Camille Busette, senior fellow in economic studies and director of the Race, Prosperity, and Inclusion Initiative at the Brookings Institution, said a core assumption of credit scoring is that everyone starts adult life at the same point financially, then some take actions that enhance their financial standing, like making mortgage payments on time, while others don’t. That core assumption is a fundamental flaw of algorithms that generate credit scores, she said.
“We need to reexamine some of the basic assumptions behind credit scoring,” Busette said. “That undergirds everything.”
Abbey Wemimo, cofounder and co-CEO of Esusu Financial, a firm focused on reworking the mechanisms behind credit scores, described a proposal to credit renters for on-time monthly rent payments, just like timely mortgage payments figure into the credit scores of homeowners.
Wemimo said that would unlock some $4 trillion in credit and other financing for mostly low- to moderate-income renters, because they would enjoy better credit scores and thus broader access to financial instruments that are mostly off-limits to them today.
“Let’s give credit where credit is due,” Wemimo said. “This would be not only advantageous to bridging the racial wealth gap but (would) contribute toward taxpayers’ dollars and really fulfill the true founding creed of these United States, which is to make it (a) more perfect (union).”
Two panelists, José Quiñonez, CEO of the Mission Asset Fund, and Lakota Vogel, executive director of the Four Bands Community Fund, discussed designing financial products based on what is working among “unbanked” or “underbanked” populations. That includes informal financing arrangements rooted in immigrant or Indigenous cultures, such as “lending circles” through which ordinary people pool their money and make loans to one another, Quiñonez said.
Lisa Rice, president and CEO of the National Fair Housing Alliance, proposed a special-purpose credit program for first-generation home buyers. Rice said white households are 71% more likely than Black households to own their home. The gap hasn’t improved much in decades, and it feeds the Black-white wealth divide, but special-purpose credit programs can help, she said.
If designed correctly, Rice said, the programs allow underserved consumers to circumvent structural inequities – such as living in a neighborhood hurt by appraisal bias or having a low credit score – to obtain good, affordable credit.
Her proposal would also blend special-purpose credit programs with down payment assistance for first-generation home buyers. Robert James II, president of the National Bankers Association, said buying a home has become so expensive, particularly for first-generation buyers, that it is time to overhaul the basic 30-year mortgage financing mechanism. We need, he said, to “start thinking about how we reengineer that to make it more relevant for the current economic environment.”
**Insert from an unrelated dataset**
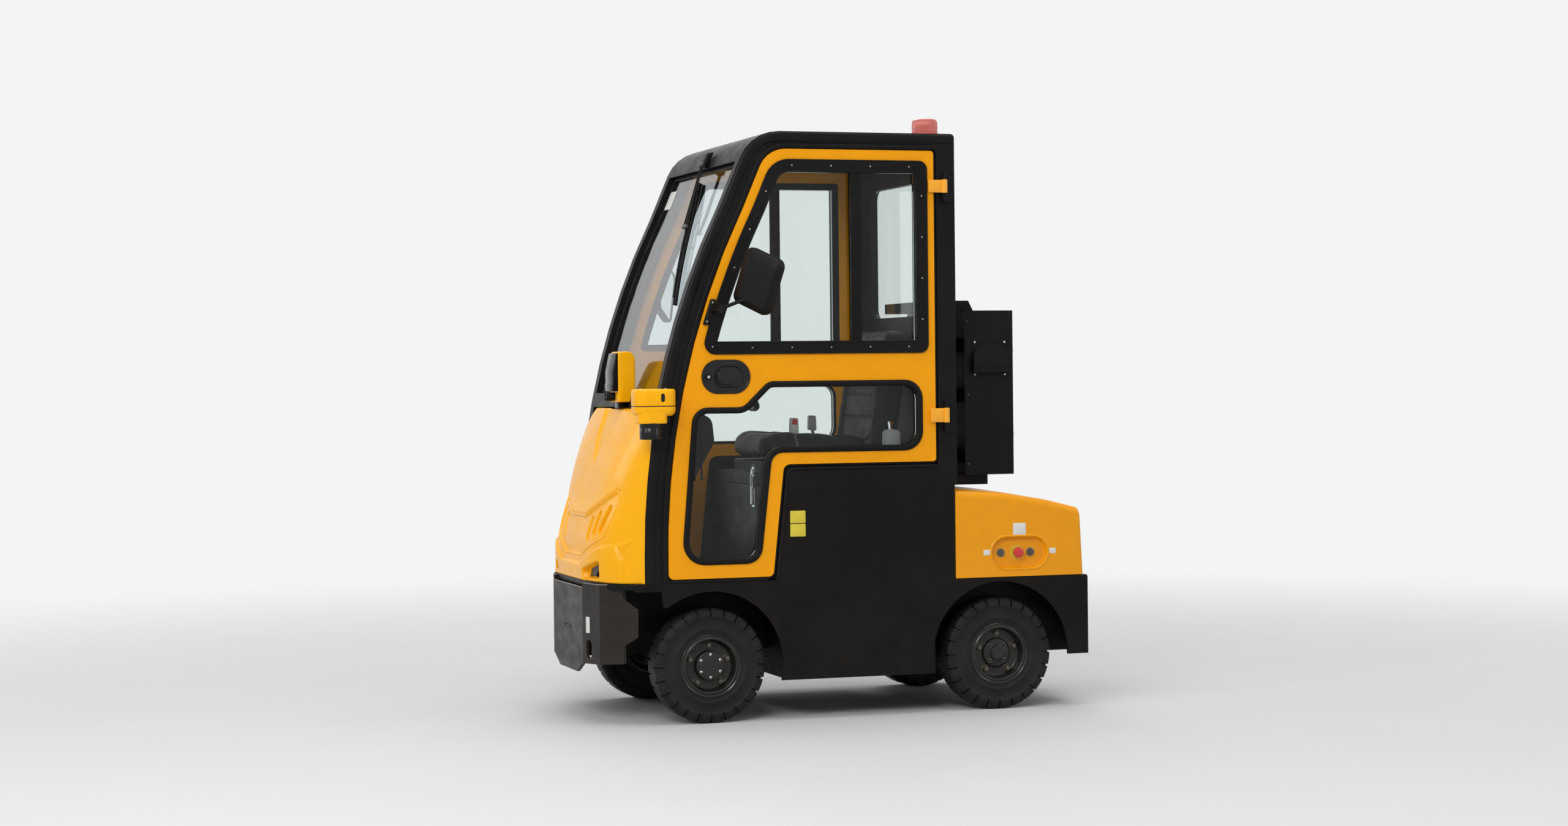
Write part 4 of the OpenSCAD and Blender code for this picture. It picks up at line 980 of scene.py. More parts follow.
@dataclass
class NoseCowl:
    """The moulded nose: a barrel curve with a sunk grille, a V groove, a lip and lamp pockets."""

    rows: Rows = ((508, 19, 0), (560, 19, 0), (600, 21, 0), (674, 26, 0), (734, 41, 0), (800, 65, 0),
                  (930, 104, 0), (1020, 139, 6), (1060, 156, 24), (1095, 172, 55), (1127, 187, 108))
    power: float = 4.5
    fit: float = 0.9
    low: float = 508.0
    high: float = 1127.0
    grille_deep: float = 10.0
    groove_deep: float = 9.0
    lip_high: float = 12.0
    pocket_deep: float = 26.0
    vent_deep: float = 24.0
    flange: float = 16.0
    grille: Rows = ((109, 597, 12), (335, 674, 40), (374, 790, 30), (356, 836, 8), (299, 812, 4),
                    (100, 737, 14))
    groove: Rows = ((0, 925, 0), (90, 1020, 60), (137, 1140, 0))
    lip: Rows = ((136, 571, 25), (318, 637, 30), (398, 650, 16), (425, 590, 30), (440, 480, 0))
    facet: Rows = ((398, 647, 4), (453, 667, 3), (419, 612, 6))
    pocket: Rows = ((186, 510, 12), (330, 522, 12), (327, 588, 12), (175, 549, 16))
    hole: Rows = ((262, 521, 4), (331, 523, 4), (329, 586, 6))
    # A patch of the pocket wall beside the hole, laid gloss black as painted shade of the hole's dark inside.
    hole_shade_patch: Rows = ((195, 514, 2), (331, 514, 2), (331, 590, 2), (247, 584, 2))
    vents: Rows = ((170, 661, 185, 730), (230, 676, 249, 750), (283, 693, 316, 772))

    def base(self, s: Array, z: Array) -> Array:
        """The smooth body of the nose.

        x = xs + (c - xs)(1 - |s|^4.5), y = s w, where xs is the pillar's edge, c the crest and w the
        half width at height z, and s runs from -1 to 1 across.

        Args:
            s: Shares of the half width.
            z: Heights.

        Returns:
            Points of the grid.
        """
        half = PLAN.half_w - smooth_table(z, self.rows, 2)
        crest = PLAN.front_reach - smooth_table(z, self.rows, 1)
        root = PLAN.pillar(z) + self.fit
        return np.stack([root + (crest - root) * (1 - np.abs(s) ** self.power), s * half, z], -1)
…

Presidents discuss fast payments
In a separate panel, three Federal Reserve Bank presidents addressed whether people are “unbanked” or “underbanked” in part because banks don’t offer immediate access to the funds in their paychecks. Tom Barkin, president of the Federal Reserve Bank of Richmond, said that can force people to use high-cost options like check-cashing outfits to get the money they need.
The Fed is working on a real-time payments service, FedNow, that could address the problem because it’s being designed to allow money to move from account to account instantly, so it’s available to people immediately.
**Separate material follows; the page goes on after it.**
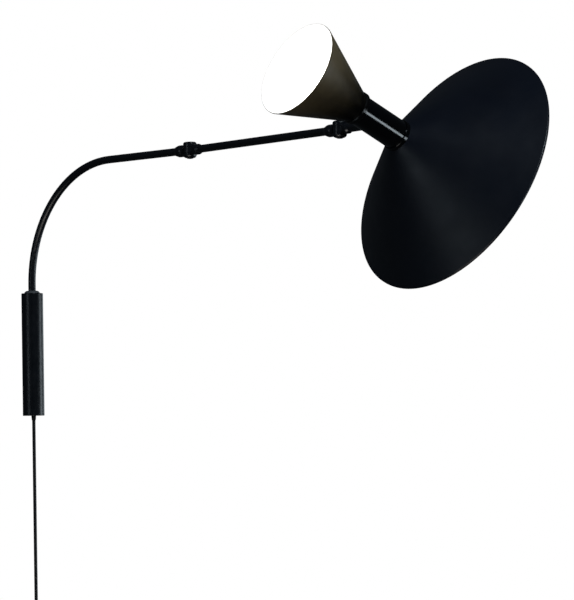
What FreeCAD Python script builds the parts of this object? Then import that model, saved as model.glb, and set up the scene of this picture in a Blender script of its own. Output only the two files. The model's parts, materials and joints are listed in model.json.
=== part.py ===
"""Swing arm wall light with a two-ended head: wall tube, two jointed arms, yoke and twin reflectors.

Millimetres, +Z up. The wall is the plane Y = 0 and the light stands out towards -Y.
The origin is the centre of the wall plate's back face. Every piece is one STEP file in parts/.
The arms are drawn along +X about their own pivots and then turned to the rest pose.
The head is drawn along +Z about the point where the tilt axis crosses it; +Z points to the large reflector.
"""
import FreeCAD, Part
import math
import os

from FreeCAD import Matrix, Placement, Rotation, Vector

# ---------------------------------------------------------------- driving dimensions
# rest pose
AZIMUTH_LOWER = -48.85
AZIMUTH_UPPER = -54.6
AZIMUTH_HEAD = -56.8         # yoke and tilt axis
HEAD_TILT = 25.1             # large reflector points this far below level

# wall mount
TUBE_LENGTH = 164.0
TUBE_R = 14.5
TUBE_WALL = 1.5
TUBE_AXIS_Y = -24.0
PLATE_WIDTH = 20.0
PLATE_HEIGHT = 150.0
PLATE_THICK = 3.0
SCREW_SPACING = 120.0
SCREW_HOLE_R = 2.25
HOOK_HEIGHT = 45.0           # hook studs sit this far above and below the origin

# arms
ROD_R = 5.0
ROD_BORE_R = 3.5
ARM_RISE = 168.0             # arm centreline above the top of the wall tube
BEND_R = 156.0
LOWER_REACH = 308.8          # wall tube axis to elbow pivot
UPPER_REACH = 291.4          # elbow pivot to head pivot
ROD_BOTTOM_Z = 4.0
BUSH_CLEARANCE = 0.05

# knuckles
SLOT_HALF = 4.0
TONGUE_HALF = 3.4
FRICTION_WASHER = 0.5
PIVOT_R = 2.5
KNUCKLE_R = 8.7
KNUCKLE_LOW = -10.0
KNUCKLE_HIGH = 10.6
SCREW_HEAD_R = 5.2           # sunk in the knuckle's top
SCREW_SEAT_Z = 8.2
CAP_NUT_R = 4.3              # sunk in its underside, with a domed end
NUT_SEAT_Z = -7.6
SUNK_CLEARANCE = 0.2
SOCKET_LENGTH = 25.0         # pivot to the end of the socket that grips the rod
COLLAR_END = 21.5            # pivot to the end of the tongue's collar

# yoke and tilt joint
YOKE_REACH = 75.6            # head pivot to the head's own axis
STUB_R = 4.0
STUB_BORE_R = 2.2
BOSS_R = 8.0
BOSS_OUT = 23.4              # outer face of the boss, from the head's own axis

# head
NECK_R = 18.5
NECK_WALL = 1.5
NECK_FRONT = -40.0
NECK_REAR = 27.2
RING_FRONT = -42.0
RING_REAR = -36.0
RING_R = 21.0
COLLAR_FRONT = 26.6
COLLAR_REAR = 31.6
REAR_COLLAR_R = 20.0
CONE_THROAT_R = 19.5
SEAT_R = 14.0                # hole in each reflector's seat
FACE_GAP = 0.05
MOUTH_R = 59.4
MOUTH_Z = -136.6
DISC_R = 156.5
DISC_Z = 126.5
SHEET = 1.0
PLATE_NEAR = 10.5            # lampholder plates, from the tilt axis
HOLDER_R = 12.5
BULB_R = 22.5

# cord
CORD_R = 2.25
RELIEF_OUT = 6.0             # strain relief below the end cap
RELIEF_IN = 16.0
COIL_CENTRE_Z = -374.0
COIL_LAYERS = 3
COIL_COLUMNS = 4
COIL_MEAN_R = 27.0
COIL_MEET = 8.0              # the straight ends run this near to the coil's middle height
TAIL_LENGTH = 46.0
PLUG_LENGTH = 36.0
PIN_LENGTH = 19.0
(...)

Atlanta Fed President Raphael Bostic said speeding access to funds could help dismantle structural racism in financial services, because it would respond to the daily realities of lower-income people, including how they access and use their resources.
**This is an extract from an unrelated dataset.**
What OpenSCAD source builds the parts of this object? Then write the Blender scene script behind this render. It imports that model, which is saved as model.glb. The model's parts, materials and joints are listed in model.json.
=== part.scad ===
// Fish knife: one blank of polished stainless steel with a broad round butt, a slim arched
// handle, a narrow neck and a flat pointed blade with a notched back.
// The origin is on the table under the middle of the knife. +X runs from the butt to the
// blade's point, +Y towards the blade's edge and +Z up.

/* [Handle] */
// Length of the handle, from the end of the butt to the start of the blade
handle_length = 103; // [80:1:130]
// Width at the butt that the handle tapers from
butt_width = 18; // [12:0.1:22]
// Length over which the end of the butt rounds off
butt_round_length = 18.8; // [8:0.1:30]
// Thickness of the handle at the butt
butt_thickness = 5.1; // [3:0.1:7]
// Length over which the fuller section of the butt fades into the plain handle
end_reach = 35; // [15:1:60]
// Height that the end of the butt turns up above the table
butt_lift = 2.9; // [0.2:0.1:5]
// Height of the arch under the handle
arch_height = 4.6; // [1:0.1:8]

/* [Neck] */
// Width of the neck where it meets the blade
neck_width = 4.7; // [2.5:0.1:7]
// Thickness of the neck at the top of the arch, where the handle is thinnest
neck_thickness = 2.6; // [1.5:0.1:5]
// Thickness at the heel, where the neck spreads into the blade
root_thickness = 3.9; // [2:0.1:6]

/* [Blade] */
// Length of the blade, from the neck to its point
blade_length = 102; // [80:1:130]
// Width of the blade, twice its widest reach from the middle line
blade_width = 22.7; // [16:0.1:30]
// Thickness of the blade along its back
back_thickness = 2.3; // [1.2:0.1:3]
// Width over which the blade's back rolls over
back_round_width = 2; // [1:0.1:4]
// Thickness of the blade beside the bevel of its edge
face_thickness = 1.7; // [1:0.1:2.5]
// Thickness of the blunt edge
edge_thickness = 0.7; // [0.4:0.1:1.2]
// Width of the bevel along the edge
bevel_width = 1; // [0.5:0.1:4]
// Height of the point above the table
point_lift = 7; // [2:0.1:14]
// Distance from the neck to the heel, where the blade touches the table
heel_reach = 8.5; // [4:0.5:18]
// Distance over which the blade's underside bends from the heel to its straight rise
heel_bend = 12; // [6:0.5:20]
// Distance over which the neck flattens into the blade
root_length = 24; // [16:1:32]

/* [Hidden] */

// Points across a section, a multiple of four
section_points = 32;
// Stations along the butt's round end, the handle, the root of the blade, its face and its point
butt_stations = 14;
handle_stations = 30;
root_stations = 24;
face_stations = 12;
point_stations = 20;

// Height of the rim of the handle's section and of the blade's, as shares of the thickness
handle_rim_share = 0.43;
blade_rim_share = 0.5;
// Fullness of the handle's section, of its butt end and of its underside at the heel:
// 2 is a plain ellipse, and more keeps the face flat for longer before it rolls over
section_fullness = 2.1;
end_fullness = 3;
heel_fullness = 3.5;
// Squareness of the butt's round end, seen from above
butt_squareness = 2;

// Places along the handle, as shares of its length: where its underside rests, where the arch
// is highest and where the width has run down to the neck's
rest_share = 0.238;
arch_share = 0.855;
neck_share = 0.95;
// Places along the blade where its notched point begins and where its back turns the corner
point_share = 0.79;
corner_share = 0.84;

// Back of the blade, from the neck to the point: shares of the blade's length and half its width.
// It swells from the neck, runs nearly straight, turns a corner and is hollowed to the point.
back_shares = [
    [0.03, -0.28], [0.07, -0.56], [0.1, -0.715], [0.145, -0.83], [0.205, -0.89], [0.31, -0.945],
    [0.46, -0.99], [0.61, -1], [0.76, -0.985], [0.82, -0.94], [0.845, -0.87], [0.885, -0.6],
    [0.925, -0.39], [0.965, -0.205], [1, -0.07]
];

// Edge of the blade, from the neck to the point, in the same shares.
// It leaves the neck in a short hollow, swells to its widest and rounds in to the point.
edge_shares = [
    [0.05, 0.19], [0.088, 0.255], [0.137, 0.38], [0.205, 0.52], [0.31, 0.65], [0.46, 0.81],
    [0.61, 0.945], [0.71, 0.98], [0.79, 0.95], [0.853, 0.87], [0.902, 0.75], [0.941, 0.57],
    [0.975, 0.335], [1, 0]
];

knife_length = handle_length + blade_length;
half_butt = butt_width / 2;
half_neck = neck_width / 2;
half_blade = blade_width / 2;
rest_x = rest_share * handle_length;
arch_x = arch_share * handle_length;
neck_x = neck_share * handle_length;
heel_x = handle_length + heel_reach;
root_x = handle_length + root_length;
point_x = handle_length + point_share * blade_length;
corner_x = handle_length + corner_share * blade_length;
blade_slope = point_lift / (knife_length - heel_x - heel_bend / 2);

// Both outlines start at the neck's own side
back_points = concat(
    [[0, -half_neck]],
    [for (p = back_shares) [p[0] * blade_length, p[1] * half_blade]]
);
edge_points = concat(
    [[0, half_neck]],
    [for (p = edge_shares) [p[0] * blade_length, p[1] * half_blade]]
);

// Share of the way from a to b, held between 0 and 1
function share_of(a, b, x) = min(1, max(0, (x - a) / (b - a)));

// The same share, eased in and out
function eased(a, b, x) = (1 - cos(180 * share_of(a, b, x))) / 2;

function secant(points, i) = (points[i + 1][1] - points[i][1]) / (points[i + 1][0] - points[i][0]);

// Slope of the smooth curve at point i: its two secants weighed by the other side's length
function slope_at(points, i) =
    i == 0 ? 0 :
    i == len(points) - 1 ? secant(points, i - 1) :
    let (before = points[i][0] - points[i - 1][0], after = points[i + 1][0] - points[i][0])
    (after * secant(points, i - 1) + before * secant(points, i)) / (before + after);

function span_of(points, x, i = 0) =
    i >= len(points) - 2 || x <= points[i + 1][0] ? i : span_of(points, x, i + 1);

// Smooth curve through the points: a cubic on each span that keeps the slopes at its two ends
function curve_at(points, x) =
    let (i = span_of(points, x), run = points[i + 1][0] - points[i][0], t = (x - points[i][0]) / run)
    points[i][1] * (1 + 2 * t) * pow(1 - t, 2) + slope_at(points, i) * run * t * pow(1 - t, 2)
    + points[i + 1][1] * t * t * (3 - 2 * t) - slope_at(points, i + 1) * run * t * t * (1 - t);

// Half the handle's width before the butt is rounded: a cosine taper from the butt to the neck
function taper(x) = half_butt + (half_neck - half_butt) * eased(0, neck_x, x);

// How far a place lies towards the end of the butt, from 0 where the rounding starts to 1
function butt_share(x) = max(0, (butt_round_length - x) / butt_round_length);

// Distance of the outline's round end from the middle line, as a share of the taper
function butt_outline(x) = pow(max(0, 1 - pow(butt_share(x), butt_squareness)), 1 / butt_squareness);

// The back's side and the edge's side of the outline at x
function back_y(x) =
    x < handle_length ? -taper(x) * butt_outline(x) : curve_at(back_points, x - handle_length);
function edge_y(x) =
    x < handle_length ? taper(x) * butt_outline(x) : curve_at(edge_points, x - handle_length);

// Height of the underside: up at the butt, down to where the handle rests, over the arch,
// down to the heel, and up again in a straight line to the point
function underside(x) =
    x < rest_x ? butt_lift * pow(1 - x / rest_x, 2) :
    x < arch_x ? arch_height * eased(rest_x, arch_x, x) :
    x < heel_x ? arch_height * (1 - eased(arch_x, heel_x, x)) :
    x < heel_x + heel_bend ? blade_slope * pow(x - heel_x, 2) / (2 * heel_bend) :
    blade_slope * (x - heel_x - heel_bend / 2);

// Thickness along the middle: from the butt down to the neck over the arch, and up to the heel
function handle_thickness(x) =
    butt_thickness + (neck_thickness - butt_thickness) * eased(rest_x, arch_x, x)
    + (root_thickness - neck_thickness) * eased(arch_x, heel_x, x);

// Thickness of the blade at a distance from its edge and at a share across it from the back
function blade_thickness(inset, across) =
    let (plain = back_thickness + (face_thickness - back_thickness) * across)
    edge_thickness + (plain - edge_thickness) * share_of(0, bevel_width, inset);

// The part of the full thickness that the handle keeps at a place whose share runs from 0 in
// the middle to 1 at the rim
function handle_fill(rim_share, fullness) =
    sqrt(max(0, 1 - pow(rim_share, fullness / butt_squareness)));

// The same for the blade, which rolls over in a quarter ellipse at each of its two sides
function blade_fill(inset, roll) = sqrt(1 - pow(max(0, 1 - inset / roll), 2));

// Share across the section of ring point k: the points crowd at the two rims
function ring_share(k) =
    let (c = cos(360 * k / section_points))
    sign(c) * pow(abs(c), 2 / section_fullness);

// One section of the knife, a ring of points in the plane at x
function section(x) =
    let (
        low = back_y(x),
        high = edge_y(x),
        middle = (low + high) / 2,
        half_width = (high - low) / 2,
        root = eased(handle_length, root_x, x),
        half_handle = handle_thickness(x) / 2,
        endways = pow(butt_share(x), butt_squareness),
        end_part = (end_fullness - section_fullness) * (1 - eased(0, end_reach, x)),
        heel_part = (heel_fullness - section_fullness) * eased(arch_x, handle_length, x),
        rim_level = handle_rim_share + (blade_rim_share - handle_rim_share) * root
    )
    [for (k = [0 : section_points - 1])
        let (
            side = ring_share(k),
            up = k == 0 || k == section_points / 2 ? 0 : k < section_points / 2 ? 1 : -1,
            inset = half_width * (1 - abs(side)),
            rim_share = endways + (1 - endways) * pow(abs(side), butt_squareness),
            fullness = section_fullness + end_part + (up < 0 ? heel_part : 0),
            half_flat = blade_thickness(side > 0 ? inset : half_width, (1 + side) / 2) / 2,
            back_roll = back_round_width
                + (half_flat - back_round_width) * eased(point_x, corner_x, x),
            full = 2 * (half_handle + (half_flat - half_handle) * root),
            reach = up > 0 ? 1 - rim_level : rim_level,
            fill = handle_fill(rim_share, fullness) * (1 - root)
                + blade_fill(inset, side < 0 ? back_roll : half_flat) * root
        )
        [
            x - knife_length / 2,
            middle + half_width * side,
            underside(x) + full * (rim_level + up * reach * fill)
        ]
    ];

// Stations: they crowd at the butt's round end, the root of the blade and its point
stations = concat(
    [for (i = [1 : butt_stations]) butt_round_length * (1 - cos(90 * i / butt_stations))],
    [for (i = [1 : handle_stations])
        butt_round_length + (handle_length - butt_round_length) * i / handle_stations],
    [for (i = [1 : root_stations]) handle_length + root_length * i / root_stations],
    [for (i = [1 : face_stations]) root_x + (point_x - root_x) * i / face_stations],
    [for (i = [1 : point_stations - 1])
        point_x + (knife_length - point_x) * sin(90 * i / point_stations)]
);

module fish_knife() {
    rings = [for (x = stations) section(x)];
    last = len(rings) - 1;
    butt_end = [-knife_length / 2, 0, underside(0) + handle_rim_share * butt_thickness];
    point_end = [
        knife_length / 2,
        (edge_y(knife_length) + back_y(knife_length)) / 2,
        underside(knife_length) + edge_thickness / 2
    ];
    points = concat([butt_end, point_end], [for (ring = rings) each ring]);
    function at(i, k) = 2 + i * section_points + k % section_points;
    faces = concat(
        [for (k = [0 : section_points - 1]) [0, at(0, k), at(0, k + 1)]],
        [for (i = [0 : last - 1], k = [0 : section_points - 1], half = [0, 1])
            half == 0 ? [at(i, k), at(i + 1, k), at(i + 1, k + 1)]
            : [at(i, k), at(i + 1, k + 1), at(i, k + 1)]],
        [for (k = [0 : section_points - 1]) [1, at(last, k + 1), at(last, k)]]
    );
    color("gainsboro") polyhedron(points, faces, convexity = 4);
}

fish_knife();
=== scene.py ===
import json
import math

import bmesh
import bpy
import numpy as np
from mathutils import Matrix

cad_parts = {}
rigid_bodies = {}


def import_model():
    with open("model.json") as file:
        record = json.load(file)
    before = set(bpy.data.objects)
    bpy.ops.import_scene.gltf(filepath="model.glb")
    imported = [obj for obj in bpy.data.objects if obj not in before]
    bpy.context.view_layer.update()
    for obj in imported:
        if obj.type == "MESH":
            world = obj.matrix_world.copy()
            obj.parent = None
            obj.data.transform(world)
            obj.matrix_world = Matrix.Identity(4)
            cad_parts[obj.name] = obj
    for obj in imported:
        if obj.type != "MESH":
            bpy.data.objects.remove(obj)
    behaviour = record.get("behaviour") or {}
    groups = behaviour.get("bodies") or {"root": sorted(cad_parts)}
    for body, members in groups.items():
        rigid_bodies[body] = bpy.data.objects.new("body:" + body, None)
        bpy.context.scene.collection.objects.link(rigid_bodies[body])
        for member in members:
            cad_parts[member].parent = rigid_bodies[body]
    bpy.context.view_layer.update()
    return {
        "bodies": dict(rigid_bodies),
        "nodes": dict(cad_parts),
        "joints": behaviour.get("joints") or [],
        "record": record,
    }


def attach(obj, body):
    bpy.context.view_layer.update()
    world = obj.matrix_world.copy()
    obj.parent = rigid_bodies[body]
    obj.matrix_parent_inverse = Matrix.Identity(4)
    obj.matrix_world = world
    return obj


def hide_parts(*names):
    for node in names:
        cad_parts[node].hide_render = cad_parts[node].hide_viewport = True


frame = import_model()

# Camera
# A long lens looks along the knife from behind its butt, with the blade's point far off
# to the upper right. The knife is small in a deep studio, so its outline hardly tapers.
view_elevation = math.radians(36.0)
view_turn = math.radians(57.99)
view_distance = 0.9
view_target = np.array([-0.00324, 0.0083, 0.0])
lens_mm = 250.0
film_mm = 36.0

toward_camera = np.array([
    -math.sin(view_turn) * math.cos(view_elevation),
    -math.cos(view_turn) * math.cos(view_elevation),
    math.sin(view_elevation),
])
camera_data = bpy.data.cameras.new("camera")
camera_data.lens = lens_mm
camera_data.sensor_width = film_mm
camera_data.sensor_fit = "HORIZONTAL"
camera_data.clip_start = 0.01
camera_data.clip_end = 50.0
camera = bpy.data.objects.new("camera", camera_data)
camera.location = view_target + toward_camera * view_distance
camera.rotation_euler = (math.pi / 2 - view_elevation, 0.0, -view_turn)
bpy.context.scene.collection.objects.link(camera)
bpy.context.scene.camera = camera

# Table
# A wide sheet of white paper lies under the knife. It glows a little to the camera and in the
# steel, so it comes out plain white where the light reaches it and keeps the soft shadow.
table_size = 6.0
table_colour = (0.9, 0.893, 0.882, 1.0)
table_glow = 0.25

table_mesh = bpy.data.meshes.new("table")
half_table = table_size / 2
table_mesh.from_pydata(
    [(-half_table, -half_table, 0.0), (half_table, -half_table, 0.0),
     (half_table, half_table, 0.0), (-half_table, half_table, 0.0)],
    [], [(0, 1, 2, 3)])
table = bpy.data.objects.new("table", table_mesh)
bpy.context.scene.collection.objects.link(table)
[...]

Measures like FedNow are part of an underlying effort, Bostic said, “to make being poor less expensive.”
Minneapolis Fed president Neel Kashkari closed the session by saying the Racism and the Economy series has confronted racism embedded in the nation’s economic systems in ways that have exceeded organizers’ hopes. The series concludes in February with an event exploring how the Fed can incorporate knowledge from the 10 sessions to advance its work for economic inclusion.
“We have to look at what role we can play to try to improve outcomes for all Americans, Kashkari said, “because we work for all Americans.”